** Start of Data section **

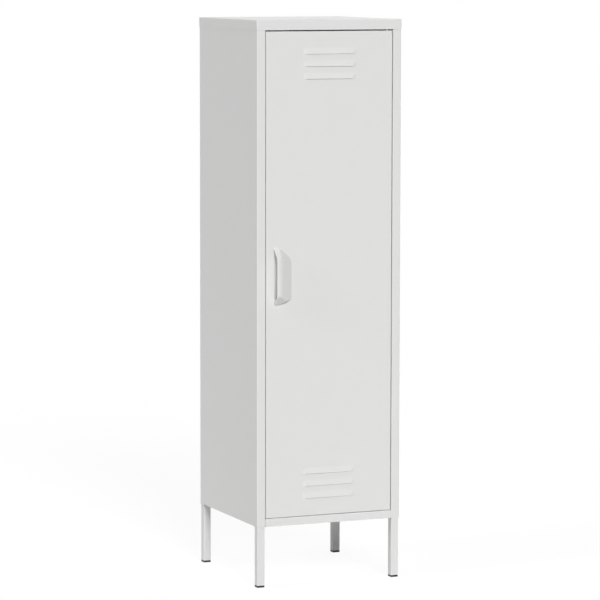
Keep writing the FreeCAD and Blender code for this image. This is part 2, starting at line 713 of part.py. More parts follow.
def pivot_bracket(z, inward):
    """Angle that holds a pivot pin inside the door, on the flange at height z."""
    root = door_right - SHEET
    points = [(root - BRACKET_WIDTH, 0), (root, 0), (root, inward * BRACKET_HEIGHT)]
    if inward < 0:
        points.reverse()

    def behind_face(u, v):
        return FreeCAD.Vector(u, front + DOOR_BEND, z + v)

    plate = bent_sheet(points, BRACKET_SHEET, BEND, behind_face, Y_AXIS * bracket_depth)
    return plate.cut(hinge_rod(pin_hole_radius, z - BRACKET_HEIGHT, z + BRACKET_HEIGHT))


def pivot_pin(sheet_z, door_z, outward, with_collar):
    """Pivot pin from the head inside the door to its end in the bush beyond sheet_z."""
    axis = Z_AXIS * outward
    tip = FreeCAD.Vector(hinge_x, hinge_y, sheet_z) + axis * (SHEET + PIN_ENGAGEMENT)
    seat = FreeCAD.Vector(hinge_x, hinge_y, door_z) - axis * (SHEET + BRACKET_SHEET)
    head = rod(PIN_HEAD_RADIUS, seat - axis * PIN_HEAD, seat)
    shank = rod(PIN_RADIUS, seat, tip)
    end_edge = [edge for edge in shank.Edges if edge.Closed and
                abs(edge.CenterOfMass.z - tip.z) < ON_PLANE]
    pieces = [head, shank.makeChamfer(PIN_CHAMFER, end_edge)]
    if with_collar:
        door_face = FreeCAD.Vector(hinge_x, hinge_y, door_z)
        bush_face = FreeCAD.Vector(hinge_x, hinge_y, sheet_z) - axis * (BUSH_FLANGE + THRUST_GAP)
        pieces.append(rod(COLLAR_RADIUS, door_face, bush_face))
    return joined(pieces)


def bush(sheet_z, outward, flange_inside):
    """Nylon bush in the sheet whose door-side face is at sheet_z."""
    axis = Z_AXIS * outward
    centre = FreeCAD.Vector(hinge_x, hinge_y, sheet_z)
    neck = rod(bush_radius, centre, centre + axis * BUSH_LENGTH)
    flange_start = centre - axis * BUSH_FLANGE if flange_inside else centre + axis * SHEET
    flange = rod(BUSH_FLANGE_RADIUS, flange_start, flange_start + axis * BUSH_FLANGE)
    bore = rod(pin_hole_radius, centre - axis * (BUSH_FLANGE + CUT_OVER),
               centre + axis * (BUSH_LENGTH + CUT_OVER))
    return joined([neck, flange]).cut(bore)


def bush_hole():
    """Clearance for the neck of either bush."""
    radius = bush_radius + HOLE_CLEARANCE
    reach = SHEET + CUT_OVER
    return hinge_rod(radius, floor_top - reach, floor_top + reach).fuse(
        hinge_rod(radius, skirt_bottom - reach, skirt_bottom + reach))


def hinge_set():
    """Brackets, pins and bushes of the two pivots, by node name."""
    return {
        "upper_pivot_bracket": pivot_bracket(door_top - SHEET, -1),
        "lower_pivot_bracket": pivot_bracket(door_bottom + SHEET, 1),
        "upper_pivot_pin": pivot_pin(skirt_bottom, door_top, 1, False),
        "lower_pivot_pin": pivot_pin(floor_top, door_bottom, -1, True),
        "upper_pivot_bush": bush(skirt_bottom, 1, False),
        "lower_pivot_bush": bush(floor_top, -1, True)}


# ---- handle ----------------------------------------------------------------------------
def handle_form(inset):
    """Hipped form of the pull, shrunk by inset on its closed sides, in front of y = 0."""
    top = HANDLE_HEIGHT / 2 - inset
    ridge_end = HANDLE_RIDGE_LENGTH / 2 - inset * HANDLE_END_SHARE
    wide = HANDLE_WIDTH - inset * HANDLE_TOE_SHARE
    ridge = HANDLE_RIDGE - inset * HANDLE_RIDGE_SHARE
    out = -(HANDLE_PROJECTION - inset)
    corners = {
        "A": FreeCAD.Vector(0, 0, -top), "B": FreeCAD.Vector(0, 0, top),
        "C": FreeCAD.Vector(HANDLE_TOP_FLAT - inset, 0, top),
        "D": FreeCAD.Vector(wide, 0, top - HANDLE_TOP_CUT),
        "E": FreeCAD.Vector(wide, 0, -top + HANDLE_BOTTOM_CUT),
        "F": FreeCAD.Vector(HANDLE_TOP_FLAT - inset, 0, -top),
        "P": FreeCAD.Vector(0, out, -ridge_end), "Q": FreeCAD.Vector(0, out, ridge_end),
        "R": FreeCAD.Vector(ridge, out, ridge_end), "S": FreeCAD.Vector(ridge, out, -ridge_end)}
    return facets(corners, ("ABCDEF", "ABQP", "BCRQ", "CDR", "DESR", "EFS", "FAPS", "PQRS"))


def handle():
    """Moulded pull: a hipped shell, open towards the door's free edge, with screw bosses."""
    solid = handle_form(0.0)
    ridge = edges_where(solid, lambda p: abs(p.x - HANDLE_RIDGE) < ON_PLANE and p.y < -HANDLE_WALL)
    solid = solid.makeFillet(HANDLE_RIDGE_ROUND, ridge)
    hollow = handle_form(HANDLE_WALL)
    hollow = hollow.fuse(moved(hollow, x=-HANDLE_WALL * 2)).fuse(moved(hollow, y=CUT_OVER))
    shell = solid.cut(hollow)
    for place in (-BOSS_SPACING / 2, BOSS_SPACING / 2):
        seat = FreeCAD.Vector(BOSS_FROM_MOUTH, 0, place)
        boss = rod(BOSS_RADIUS, seat, seat - Y_AXIS * HANDLE_PROJECTION).common(solid)
        bore = rod(PANEL_SCREW_RADIUS + HOLE_CLEARANCE, seat + Y_AXIS, seat - Y_AXIS * BOSS_HEIGHT)
        shell = shell.fuse(boss).cut(bore)
    return moved(shell.removeSplitter(), x=handle_x, y=front, z=handle_centre)


def handle_screw_places():
    """Seats of the handle screws on the inside of the door."""
    x = handle_x + BOSS_FROM_MOUTH
    return [(FreeCAD.Vector(x, front + SHEET, handle_centre + side * BOSS_SPACING / 2),
             Y_AXIS * -1) for side in (-1, 1)]


# ---- magnetic catches ------------------------------------------------------------------
def catch_base(end):
    """Height of the face that a catch is screwed to, and its direction away from it."""
    return (skirt_bottom, -1) if end == "upper" else (floor_top, 1)


def catch_screw_places(end):
    """Seats of the two screws of a catch."""
    base, away = catch_base(end)
    reach = CATCH_LENGTH / 2 + CATCH_EAR / 2
    y = catch_front + CATCH_DEPTH / 2
    return [(FreeCAD.Vector(catch_x + side * reach, y, base + away * CATCH_EAR_HEIGHT),
             Z_AXIS * -away) for side in (-1, 1)]


def rivet_places(end):
    """Centres of the two rivets of a strike plate."""
    z = strike_height(end)
    reach = STRIKE_LENGTH / 2 - RIVET_FROM_END
    return [FreeCAD.Vector(catch_x + side * reach, door_rear, z) for side in (-1, 1)]


def strike_height(end):
    """Height of the middle of a strike plate, on the door's return lip."""
    inset = SHEET + STRIKE_HEIGHT / 2 + STRIKE_FROM_FOLD
    return door_top - inset if end == "upper" else door_bottom + inset


def catch_parts(end):
    """One magnetic catch and its strike, by node name."""
    base, away = catch_base(end)
    half = CATCH_LENGTH / 2
    rear = catch_front + CATCH_DEPTH

    def spans(low, high):
        return tuple(sorted((base + away * low, base + away * high)))

    body = box((catch_x - half, catch_x + half), (catch_front, rear), spans(0, CATCH_HEIGHT))
    body = body.makeFillet(CATCH_ROUND, edges_along(body, Y_AXIS))
    ears = box((catch_x - half - CATCH_EAR, catch_x + half + CATCH_EAR),
               (catch_front + CATCH_EAR_INSET, rear - CATCH_EAR_INSET),
               spans(0, CATCH_EAR_HEIGHT))
    ears = ears.makeFillet(CATCH_EAR_INSET, edges_along(ears, Z_AXIS))
    core_half = half - CATCH_SHELL
    middle = CATCH_HEIGHT / 2
    low = middle - MAGNET_HEIGHT / 2
    high = middle + MAGNET_HEIGHT / 2
    pocket = box((catch_x - core_half, catch_x + core_half),
                 (catch_front - CUT_OVER, catch_front + MAGNET_DEPTH),
                 spans(low - POLE_SHEET, high + POLE_SHEET))
    housing = joined([body, ears]).cut(pocket)
    housing = cut_holes(housing, CATCH_SCREW_RADIUS, catch_screw_places(end),
                        CATCH_EAR_HEIGHT + CUT_OVER)
    magnet = box((catch_x - core_half, catch_x + core_half),
                 (catch_front, catch_front + MAGNET_DEPTH), spans(low, high))
    poles = [box((catch_x - core_half, catch_x + core_half),
                 (catch_front - POLE_PROUD, catch_front + MAGNET_DEPTH), span)
             for span in (spans(low - POLE_SHEET, low), spans(high, high + POLE_SHEET))]
    z = strike_height(end)
    plate = box((catch_x - STRIKE_LENGTH / 2, catch_x + STRIKE_LENGTH / 2),
                (door_rear, door_rear + STRIKE_SHEET),
                (z - STRIKE_HEIGHT / 2, z + STRIKE_HEIGHT / 2))
    plate = plate.makeFillet(STRIKE_ROUND, edges_along(plate, Y_AXIS))
    for place in rivet_places(end):
        plate = plate.cut(rivet_hole(place))
    return {f"{end}_catch_housing": housing, f"{end}_catch_magnet": magnet,
            f"{end}_catch_pole_plates": Part.makeCompound(poles),
            f"{end}_strike_plate": plate}


def rivet(place):
    """Flush rivet through a strike plate and the door's lip, headed inside the lip."""
    shank = rod(RIVET_RADIUS, place - Y_AXIS * SHEET, place + Y_AXIS * STRIKE_SHEET)
    head = rod(RIVET_HEAD_RADIUS, place - Y_AXIS * (SHEET + RIVET_HEAD), place - Y_AXIS * SHEET)
    return joined([shank, head])


def rivet_hole(place):
    """Clearance hole for a rivet through the lip and the strike plate."""
    return rod(RIVET_RADIUS + HOLE_CLEARANCE, place - Y_AXIS * (SHEET + CUT_OVER),
               place + Y_AXIS * (STRIKE_SHEET + CUT_OVER))


# ---- fastener groups -------------------------------------------------------------------
def both_sides(radius, length, places):
    """Screws at left-hand places, and the same on the right."""
    left = [screw(radius, length, seat, direction) for seat, direction in places]
    return left + [mirrored(piece) for piece in left]


def lid_stud(top):
    """Stud welded under the lid."""
    return rod(PANEL_SCREW_RADIUS, top, top - Z_AXIS * STUD_LENGTH)


def stud_hole(top):
    """Clearance hole for a lid stud in the flange under the lid."""
    return rod(PANEL_SCREW_RADIUS + HOLE_CLEARANCE, top + Z_AXIS, top - Z_AXIS * STUD_LENGTH)


def lid_nut(top):
    """Hexagon nut on a lid stud, below the flange."""
    seat = top - Z_AXIS * SHEET
    corners = [seat + FreeCAD.Vector(math.cos(math.radians(angle)),
                                     math.sin(math.radians(angle)), 0) * NUT_RADIUS
               for angle in range(0, 360, 60)]
    prism = Part.Face(Part.makePolygon(corners + corners[:1])).extrude(Z_AXIS * -NUT_HEIGHT)
    return prism.cut(stud_hole(top))


def fasteners():
    """All fastener groups, by node name."""
    leg_places = leg_screw_places("front") + leg_screw_places("rear")
    catch_places = catch_screw_places("upper") + catch_screw_places("lower")
    rivet_centres = rivet_places("upper") + rivet_places("lower")
    groups = {
        "leg_screws": both_sides(LEG_SCREW_RADIUS, leg_screw_reach + SCREW_TIP, leg_places),
        "floor_screws": both_sides(PANEL_SCREW_RADIUS, PANEL_SCREW_LENGTH,
                                   floor_screw_places()),
        "back_panel_screws": both_sides(PANEL_SCREW_RADIUS, PANEL_SCREW_LENGTH,
                                        back_screw_places()),
        "header_screws": both_sides(PANEL_SCREW_RADIUS, PANEL_SCREW_LENGTH,
                                    header_screw_places()),
        "handle_screws": [screw(PANEL_SCREW_RADIUS, BOSS_HEIGHT - SCREW_TIP_ROOM, *place)
                          for place in handle_screw_places()],
        "catch_screws": [screw(CATCH_SCREW_RADIUS, CATCH_EAR_HEIGHT + SCREW_TIP, *place)
                         for place in catch_places],
        "strike_rivets": [rivet(place) for place in rivet_centres],
        "lid_studs": [lid_stud(top) for top in lid_stud_places()],
        "lid_nuts": [lid_nut(top) for top in lid_stud_places()]}
    return {name: Part.makeCompound(pieces) for name, pieces in groups.items()}


# ---- whole locker ----------------------------------------------------------------------
def locker():
    """Every node of the locker, by name."""
    left = side_panel()
    nodes = {
        "lid": lid(), "left_side_panel": left, "right_side_panel": mirrored(left),
        "back_panel": back_panel(), "floor_panel": floor_panel(),
        "header_channel": header_channel(), "door_skin": door_skin(),
        "door_stiffener": door_stiffener(), "door_handle": handle()}
    for group in (leg_set(), shelf_set(), hinge_set(), catch_parts("upper"),
                  catch_parts("lower"), fasteners()):
        nodes.update(group)
    return nodes


os.makedirs("parts", exist_ok=True)
for node, shape in locker().items():
    shape.exportStep(f"parts/{node}.step")
    state = "ok" if shape.isValid() else "not valid"
    print(f"{node}: {len(shape.Solids)} solids, {shape.Volume:.1f} mm3, {state}")
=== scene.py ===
"""Looks of a tall steel side locker: its finishes, moulded pull, studio and camera.

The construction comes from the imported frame. This script dresses every node of it, moulds the
pull, whose form is softer than its construction solid, and sets the studio round them.
"""

import logging
import math
from collections.abc import Callable, Iterable, Mapping, Sequence
from dataclasses import dataclass
from enum import Enum, IntEnum
from functools import partial

import bmesh
import bpy
from mathutils import Matrix, Vector


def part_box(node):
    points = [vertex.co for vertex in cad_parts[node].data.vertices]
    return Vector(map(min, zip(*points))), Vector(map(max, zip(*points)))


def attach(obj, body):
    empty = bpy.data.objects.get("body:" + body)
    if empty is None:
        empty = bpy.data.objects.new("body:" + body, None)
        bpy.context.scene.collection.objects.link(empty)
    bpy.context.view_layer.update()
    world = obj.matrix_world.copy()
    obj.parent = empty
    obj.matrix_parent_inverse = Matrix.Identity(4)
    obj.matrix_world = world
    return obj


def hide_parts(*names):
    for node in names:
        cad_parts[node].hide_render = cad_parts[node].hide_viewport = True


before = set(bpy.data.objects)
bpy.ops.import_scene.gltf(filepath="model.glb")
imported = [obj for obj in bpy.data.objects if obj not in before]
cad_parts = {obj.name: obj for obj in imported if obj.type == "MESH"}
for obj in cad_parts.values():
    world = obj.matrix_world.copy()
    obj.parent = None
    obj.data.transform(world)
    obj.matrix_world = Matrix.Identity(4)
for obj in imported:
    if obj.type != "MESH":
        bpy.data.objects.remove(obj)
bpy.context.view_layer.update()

MM = 0.001
NOISE_MEAN = 0.5         # what smooth noise averages
WHITE = (1.0,) * 4
MIX_FACTOR, MIX_LOW, MIX_HIGH, MIX_RESULT = 0, 6, 7, 2     # places of a colour Mix's sockets
LOG = logging.getLogger("locker")

Colour = tuple[float, float, float]
Place = tuple[float, float, float]
Grid = list[list[bmesh.types.BMVert]]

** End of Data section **

**Problem requirements**:
The required output is an exact reproduction of the lines starting at the one that contains "# ---- whole" and ending at the one that contains "obj.parent = empty". Both boundary lines belong to it.

**Answer for this exercise**:
# ---- whole locker ----------------------------------------------------------------------
def locker():
    """Every node of the locker, by name."""
    left = side_panel()
    nodes = {
        "lid": lid(), "left_side_panel": left, "right_side_panel": mirrored(left),
        "back_panel": back_panel(), "floor_panel": floor_panel(),
        "header_channel": header_channel(), "door_skin": door_skin(),
        "door_stiffener": door_stiffener(), "door_handle": handle()}
    for group in (leg_set(), shelf_set(), hinge_set(), catch_parts("upper"),
                  catch_parts("lower"), fasteners()):
        nodes.update(group)
    return nodes


os.makedirs("parts", exist_ok=True)
for node, shape in locker().items():
    shape.exportStep(f"parts/{node}.step")
    state = "ok" if shape.isValid() else "not valid"
    print(f"{node}: {len(shape.Solids)} solids, {shape.Volume:.1f} mm3, {state}")
=== scene.py ===
"""Looks of a tall steel side locker: its finishes, moulded pull, studio and camera.

The construction comes from the imported frame. This script dresses every node of it, moulds the
pull, whose form is softer than its construction solid, and sets the studio round them.
"""

import logging
import math
from collections.abc import Callable, Iterable, Mapping, Sequence
from dataclasses import dataclass
from enum import Enum, IntEnum
from functools import partial

import bmesh
import bpy
from mathutils import Matrix, Vector


def part_box(node):
    points = [vertex.co for vertex in cad_parts[node].data.vertices]
    return Vector(map(min, zip(*points))), Vector(map(max, zip(*points)))


def attach(obj, body):
    empty = bpy.data.objects.get("body:" + body)
    if empty is None:
        empty = bpy.data.objects.new("body:" + body, None)
        bpy.context.scene.collection.objects.link(empty)
    bpy.context.view_layer.update()
    world = obj.matrix_world.copy()
    obj.parent = empty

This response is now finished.